-- BEGIN --

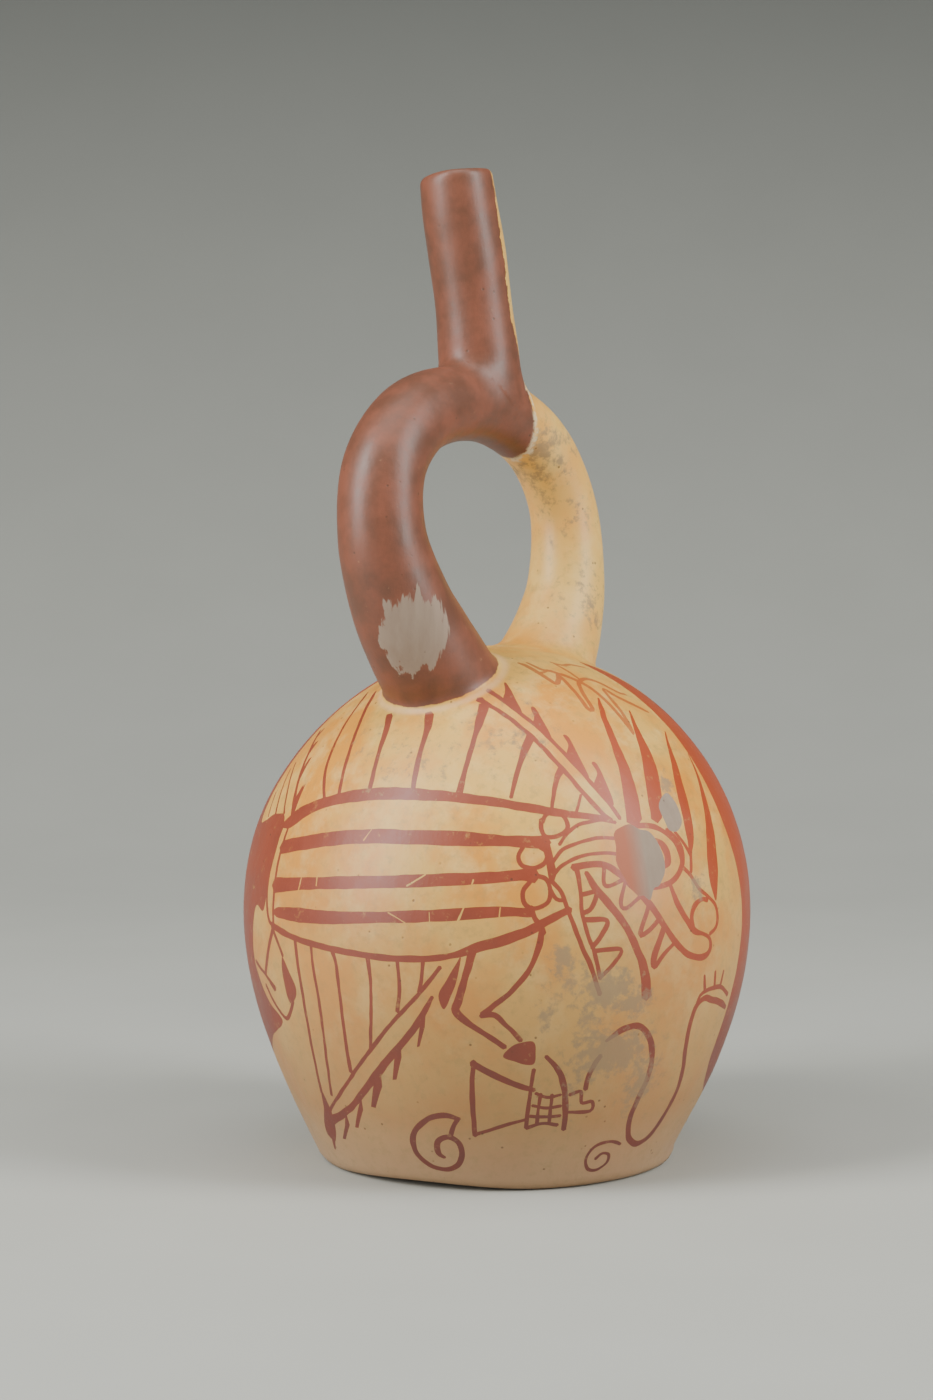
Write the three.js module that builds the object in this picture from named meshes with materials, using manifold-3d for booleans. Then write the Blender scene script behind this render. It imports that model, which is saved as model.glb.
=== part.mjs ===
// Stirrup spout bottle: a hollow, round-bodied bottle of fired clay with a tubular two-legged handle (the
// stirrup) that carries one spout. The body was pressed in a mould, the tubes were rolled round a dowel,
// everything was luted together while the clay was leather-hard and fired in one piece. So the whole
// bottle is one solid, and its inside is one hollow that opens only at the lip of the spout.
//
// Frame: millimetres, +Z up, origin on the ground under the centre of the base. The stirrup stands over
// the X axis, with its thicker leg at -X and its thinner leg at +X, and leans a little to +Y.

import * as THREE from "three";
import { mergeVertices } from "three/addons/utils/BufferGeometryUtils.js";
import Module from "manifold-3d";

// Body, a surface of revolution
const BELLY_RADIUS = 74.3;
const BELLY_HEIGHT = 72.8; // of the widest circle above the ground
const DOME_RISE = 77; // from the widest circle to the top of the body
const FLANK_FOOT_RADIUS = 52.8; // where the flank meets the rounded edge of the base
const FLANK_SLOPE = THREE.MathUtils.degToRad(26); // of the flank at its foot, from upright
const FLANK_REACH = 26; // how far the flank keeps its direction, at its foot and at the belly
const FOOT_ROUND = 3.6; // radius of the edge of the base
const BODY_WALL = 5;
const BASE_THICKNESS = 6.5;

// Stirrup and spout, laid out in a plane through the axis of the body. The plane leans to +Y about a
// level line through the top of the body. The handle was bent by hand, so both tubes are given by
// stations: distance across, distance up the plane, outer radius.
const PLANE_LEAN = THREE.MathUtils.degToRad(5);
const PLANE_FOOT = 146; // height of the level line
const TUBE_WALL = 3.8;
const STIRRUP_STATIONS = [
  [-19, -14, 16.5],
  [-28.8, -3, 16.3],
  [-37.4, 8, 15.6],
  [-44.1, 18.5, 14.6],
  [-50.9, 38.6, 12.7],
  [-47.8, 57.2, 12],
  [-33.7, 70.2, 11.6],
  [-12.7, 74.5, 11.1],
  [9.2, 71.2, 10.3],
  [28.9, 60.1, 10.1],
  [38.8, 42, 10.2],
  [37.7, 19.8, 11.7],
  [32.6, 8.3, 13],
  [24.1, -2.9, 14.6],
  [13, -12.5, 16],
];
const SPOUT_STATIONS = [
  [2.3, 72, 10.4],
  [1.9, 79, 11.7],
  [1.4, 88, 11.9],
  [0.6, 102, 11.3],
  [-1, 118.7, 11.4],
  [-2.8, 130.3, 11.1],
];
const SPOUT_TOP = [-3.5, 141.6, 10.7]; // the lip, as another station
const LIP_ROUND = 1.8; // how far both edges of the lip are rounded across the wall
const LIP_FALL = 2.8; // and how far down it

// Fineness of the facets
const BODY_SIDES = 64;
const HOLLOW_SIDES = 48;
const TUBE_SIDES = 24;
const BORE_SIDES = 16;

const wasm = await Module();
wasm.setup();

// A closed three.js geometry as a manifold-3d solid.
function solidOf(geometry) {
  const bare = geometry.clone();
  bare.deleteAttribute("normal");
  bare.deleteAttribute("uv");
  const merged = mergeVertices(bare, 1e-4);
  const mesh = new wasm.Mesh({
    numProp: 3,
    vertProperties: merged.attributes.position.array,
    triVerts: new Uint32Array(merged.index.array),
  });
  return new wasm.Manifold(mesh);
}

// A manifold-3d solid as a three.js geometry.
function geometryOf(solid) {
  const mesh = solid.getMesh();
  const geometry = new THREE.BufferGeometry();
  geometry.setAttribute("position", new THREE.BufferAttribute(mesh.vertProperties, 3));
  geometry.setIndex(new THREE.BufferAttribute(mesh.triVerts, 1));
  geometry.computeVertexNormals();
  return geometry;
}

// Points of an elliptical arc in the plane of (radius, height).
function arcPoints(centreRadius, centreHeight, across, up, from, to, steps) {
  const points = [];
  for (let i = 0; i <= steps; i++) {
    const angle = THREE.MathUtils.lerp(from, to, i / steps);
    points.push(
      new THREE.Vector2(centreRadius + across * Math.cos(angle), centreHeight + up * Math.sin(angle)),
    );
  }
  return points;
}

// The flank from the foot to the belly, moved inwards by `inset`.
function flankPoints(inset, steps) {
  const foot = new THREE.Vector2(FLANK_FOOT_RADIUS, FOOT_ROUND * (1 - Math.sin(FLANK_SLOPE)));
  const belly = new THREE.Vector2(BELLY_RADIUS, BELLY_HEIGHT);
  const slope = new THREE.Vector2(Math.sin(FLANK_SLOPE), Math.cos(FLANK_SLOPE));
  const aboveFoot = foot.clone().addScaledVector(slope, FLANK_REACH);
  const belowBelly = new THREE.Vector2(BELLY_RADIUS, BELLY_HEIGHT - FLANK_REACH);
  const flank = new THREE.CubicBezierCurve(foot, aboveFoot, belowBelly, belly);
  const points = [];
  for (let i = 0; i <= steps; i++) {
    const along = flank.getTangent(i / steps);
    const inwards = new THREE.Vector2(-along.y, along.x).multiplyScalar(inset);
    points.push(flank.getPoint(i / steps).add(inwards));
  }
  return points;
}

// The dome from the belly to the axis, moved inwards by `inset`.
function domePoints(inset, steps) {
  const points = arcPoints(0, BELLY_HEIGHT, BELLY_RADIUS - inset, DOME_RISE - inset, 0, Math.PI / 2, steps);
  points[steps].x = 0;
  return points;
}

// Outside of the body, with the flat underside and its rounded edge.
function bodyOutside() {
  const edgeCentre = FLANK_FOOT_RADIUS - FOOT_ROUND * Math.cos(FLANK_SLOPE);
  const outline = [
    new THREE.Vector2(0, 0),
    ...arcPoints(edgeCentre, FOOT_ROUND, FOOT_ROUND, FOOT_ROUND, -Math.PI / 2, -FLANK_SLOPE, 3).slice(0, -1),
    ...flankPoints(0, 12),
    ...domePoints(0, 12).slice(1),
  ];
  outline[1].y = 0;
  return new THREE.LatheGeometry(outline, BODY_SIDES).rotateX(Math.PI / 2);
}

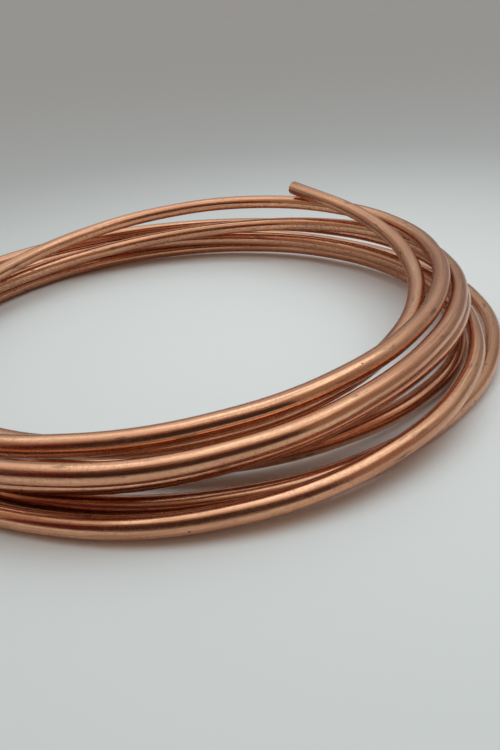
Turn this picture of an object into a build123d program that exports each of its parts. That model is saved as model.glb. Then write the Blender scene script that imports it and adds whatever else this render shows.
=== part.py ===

-- END --

— Task instructions —
Only the lines from the one that contains "Turn this picture" to the end of the data should be output, exactly as they appear.

— Final result —
Turn this picture of an object into a build123d program that exports each of its parts. That model is saved as model.glb. Then write the Blender scene script that imports it and adds whatever else this render shows.
=== part.py ===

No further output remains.